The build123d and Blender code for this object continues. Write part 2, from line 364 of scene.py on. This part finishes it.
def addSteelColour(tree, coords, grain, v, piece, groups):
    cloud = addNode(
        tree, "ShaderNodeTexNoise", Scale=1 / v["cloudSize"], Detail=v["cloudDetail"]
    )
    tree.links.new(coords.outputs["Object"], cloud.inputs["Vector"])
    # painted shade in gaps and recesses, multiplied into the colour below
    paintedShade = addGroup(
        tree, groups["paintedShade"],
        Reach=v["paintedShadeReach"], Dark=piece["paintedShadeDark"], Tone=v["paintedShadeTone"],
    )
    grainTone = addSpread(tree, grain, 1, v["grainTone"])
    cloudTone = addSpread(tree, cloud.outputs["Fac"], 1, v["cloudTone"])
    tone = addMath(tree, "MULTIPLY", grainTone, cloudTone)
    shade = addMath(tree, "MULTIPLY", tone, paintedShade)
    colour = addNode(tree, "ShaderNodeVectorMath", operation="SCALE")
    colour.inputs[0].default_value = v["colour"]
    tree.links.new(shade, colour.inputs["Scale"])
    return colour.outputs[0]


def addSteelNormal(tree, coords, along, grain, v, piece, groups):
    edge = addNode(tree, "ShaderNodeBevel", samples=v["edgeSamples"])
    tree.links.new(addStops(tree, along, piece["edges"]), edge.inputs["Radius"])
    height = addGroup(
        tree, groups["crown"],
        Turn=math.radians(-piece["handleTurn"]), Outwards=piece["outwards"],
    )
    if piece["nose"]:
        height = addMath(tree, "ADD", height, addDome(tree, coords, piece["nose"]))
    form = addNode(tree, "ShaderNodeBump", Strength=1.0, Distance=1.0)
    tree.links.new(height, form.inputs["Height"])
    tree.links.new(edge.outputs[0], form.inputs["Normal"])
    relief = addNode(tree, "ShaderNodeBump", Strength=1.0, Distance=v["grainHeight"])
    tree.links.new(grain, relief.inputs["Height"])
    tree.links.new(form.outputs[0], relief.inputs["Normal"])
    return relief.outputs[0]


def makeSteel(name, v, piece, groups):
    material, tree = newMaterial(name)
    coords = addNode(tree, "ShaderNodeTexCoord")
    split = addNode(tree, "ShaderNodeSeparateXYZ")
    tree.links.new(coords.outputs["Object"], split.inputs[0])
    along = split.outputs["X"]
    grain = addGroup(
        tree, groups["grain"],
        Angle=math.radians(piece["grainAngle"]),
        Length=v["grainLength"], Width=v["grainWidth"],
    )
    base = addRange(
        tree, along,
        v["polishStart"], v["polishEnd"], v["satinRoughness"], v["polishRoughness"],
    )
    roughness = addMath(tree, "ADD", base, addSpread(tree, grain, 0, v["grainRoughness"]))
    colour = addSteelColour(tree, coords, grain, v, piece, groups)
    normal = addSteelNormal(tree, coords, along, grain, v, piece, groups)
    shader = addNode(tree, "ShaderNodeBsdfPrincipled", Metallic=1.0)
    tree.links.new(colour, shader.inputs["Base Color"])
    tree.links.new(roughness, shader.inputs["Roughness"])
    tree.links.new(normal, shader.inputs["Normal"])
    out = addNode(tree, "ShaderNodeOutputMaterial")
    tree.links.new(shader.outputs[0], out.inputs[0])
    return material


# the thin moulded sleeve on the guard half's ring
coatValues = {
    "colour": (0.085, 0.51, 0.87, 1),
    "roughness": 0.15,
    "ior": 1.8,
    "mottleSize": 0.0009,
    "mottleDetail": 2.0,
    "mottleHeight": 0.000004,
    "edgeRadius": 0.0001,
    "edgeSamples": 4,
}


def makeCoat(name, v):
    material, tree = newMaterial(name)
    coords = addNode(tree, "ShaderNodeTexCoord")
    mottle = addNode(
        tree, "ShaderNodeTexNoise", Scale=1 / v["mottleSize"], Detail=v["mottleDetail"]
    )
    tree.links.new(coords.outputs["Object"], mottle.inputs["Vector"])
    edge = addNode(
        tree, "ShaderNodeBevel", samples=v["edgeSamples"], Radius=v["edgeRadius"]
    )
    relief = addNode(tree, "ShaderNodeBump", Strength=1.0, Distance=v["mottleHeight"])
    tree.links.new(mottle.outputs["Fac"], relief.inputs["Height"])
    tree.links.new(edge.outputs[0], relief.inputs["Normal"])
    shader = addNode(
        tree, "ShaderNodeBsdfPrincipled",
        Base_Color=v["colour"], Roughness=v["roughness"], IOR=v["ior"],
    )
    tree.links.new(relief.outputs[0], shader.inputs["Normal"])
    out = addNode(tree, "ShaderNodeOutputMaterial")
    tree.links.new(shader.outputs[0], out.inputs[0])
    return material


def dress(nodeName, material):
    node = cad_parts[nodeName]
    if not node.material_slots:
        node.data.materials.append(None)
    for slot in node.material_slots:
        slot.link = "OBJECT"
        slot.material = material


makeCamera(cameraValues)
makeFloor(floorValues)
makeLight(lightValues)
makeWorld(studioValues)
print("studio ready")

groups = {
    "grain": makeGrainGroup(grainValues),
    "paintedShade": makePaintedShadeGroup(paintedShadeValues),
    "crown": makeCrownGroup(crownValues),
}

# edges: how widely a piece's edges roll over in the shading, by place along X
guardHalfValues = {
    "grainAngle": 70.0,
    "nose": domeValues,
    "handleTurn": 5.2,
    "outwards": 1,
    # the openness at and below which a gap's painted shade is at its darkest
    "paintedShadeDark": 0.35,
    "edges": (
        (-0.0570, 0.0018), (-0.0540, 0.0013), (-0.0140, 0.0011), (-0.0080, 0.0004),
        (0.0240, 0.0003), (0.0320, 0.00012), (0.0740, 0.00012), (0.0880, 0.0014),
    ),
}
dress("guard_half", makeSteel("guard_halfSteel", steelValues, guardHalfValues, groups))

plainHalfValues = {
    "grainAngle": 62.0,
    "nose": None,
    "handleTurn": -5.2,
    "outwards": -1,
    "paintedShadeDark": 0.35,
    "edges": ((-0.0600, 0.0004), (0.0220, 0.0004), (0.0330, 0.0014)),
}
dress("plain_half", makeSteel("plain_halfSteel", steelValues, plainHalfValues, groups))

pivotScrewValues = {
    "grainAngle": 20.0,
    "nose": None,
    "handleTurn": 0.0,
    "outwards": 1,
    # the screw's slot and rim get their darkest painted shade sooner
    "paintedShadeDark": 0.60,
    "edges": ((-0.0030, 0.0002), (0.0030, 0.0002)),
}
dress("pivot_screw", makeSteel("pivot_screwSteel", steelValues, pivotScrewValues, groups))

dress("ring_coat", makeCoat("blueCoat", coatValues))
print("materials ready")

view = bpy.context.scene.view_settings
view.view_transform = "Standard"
* * *
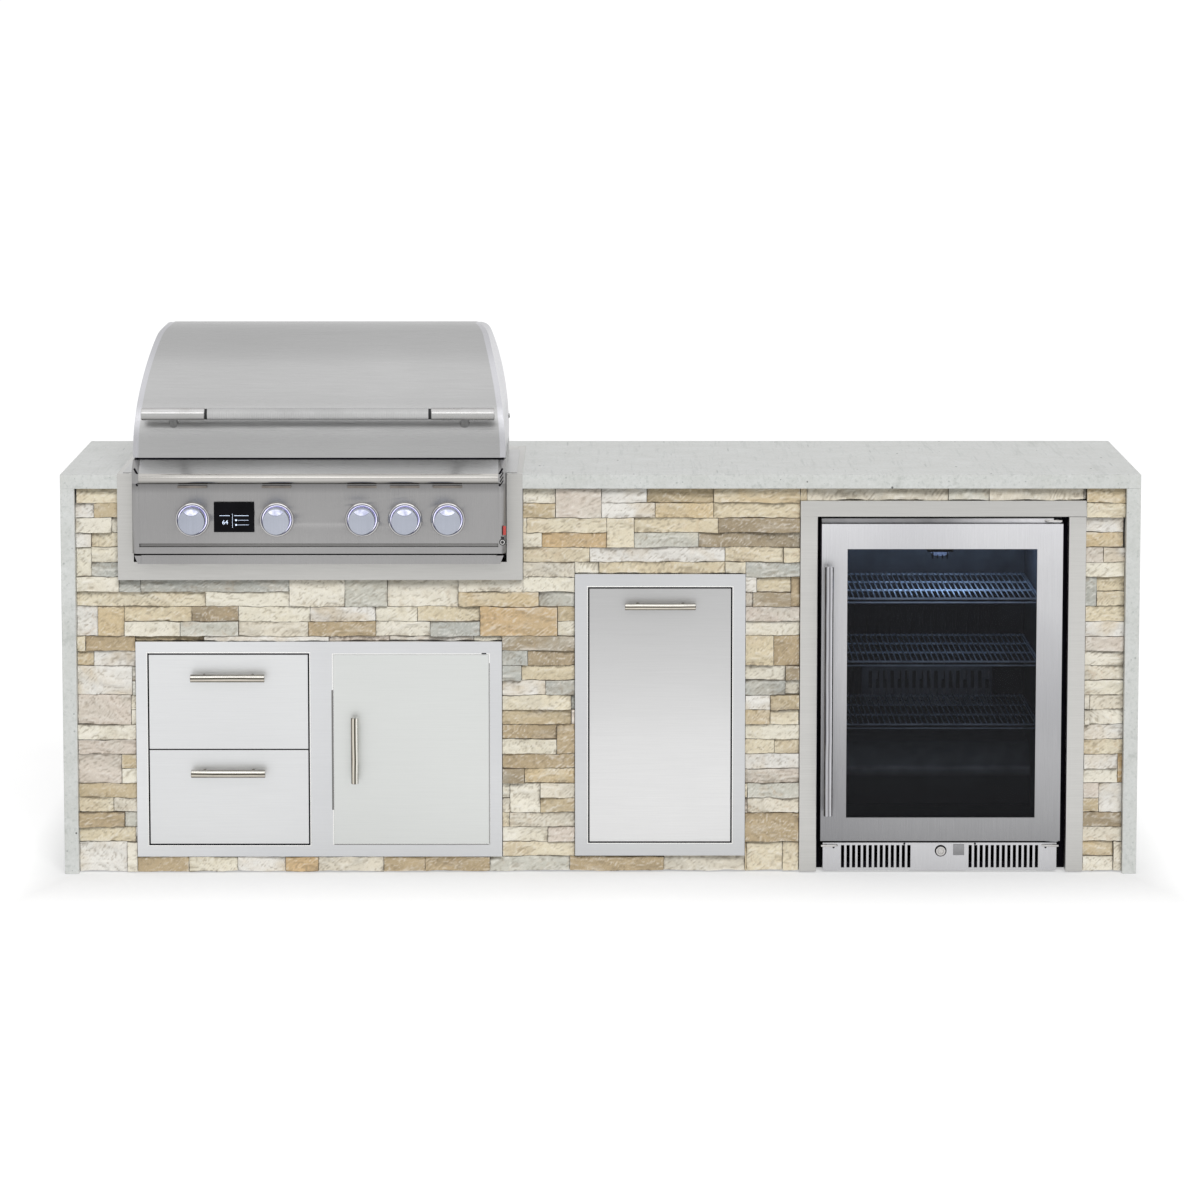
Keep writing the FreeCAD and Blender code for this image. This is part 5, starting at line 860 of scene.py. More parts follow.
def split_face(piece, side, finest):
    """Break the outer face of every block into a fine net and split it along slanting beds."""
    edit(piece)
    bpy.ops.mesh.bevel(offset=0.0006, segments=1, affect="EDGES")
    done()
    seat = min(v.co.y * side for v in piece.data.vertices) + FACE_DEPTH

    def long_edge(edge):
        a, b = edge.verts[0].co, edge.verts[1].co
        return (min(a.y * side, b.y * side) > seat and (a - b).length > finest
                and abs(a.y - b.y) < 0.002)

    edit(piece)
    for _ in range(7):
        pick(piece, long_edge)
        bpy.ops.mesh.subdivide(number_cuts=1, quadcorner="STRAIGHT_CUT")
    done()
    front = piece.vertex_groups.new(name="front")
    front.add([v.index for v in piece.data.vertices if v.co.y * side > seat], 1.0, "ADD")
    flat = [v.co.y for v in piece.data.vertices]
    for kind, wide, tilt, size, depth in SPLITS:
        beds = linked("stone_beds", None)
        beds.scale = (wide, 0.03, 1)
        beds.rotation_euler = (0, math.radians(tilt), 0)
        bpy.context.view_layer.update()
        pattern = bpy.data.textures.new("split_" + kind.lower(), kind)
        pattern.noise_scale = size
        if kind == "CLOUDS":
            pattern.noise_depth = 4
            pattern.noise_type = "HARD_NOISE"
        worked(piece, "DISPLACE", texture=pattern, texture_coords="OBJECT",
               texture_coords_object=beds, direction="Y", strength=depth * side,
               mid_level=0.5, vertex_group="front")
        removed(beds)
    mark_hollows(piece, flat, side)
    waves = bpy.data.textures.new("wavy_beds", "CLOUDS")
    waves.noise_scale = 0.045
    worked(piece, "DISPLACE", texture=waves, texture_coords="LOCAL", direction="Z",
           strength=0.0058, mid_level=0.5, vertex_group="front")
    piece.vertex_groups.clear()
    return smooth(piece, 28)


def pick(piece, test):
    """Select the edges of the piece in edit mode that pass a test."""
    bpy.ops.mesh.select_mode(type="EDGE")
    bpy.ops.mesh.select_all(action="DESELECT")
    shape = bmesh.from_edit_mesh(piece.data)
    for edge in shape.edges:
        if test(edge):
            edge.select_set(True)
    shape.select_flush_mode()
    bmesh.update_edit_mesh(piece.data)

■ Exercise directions
State the count of lines holding the string "This" in the listing above, and nothing else.

■ The answer
2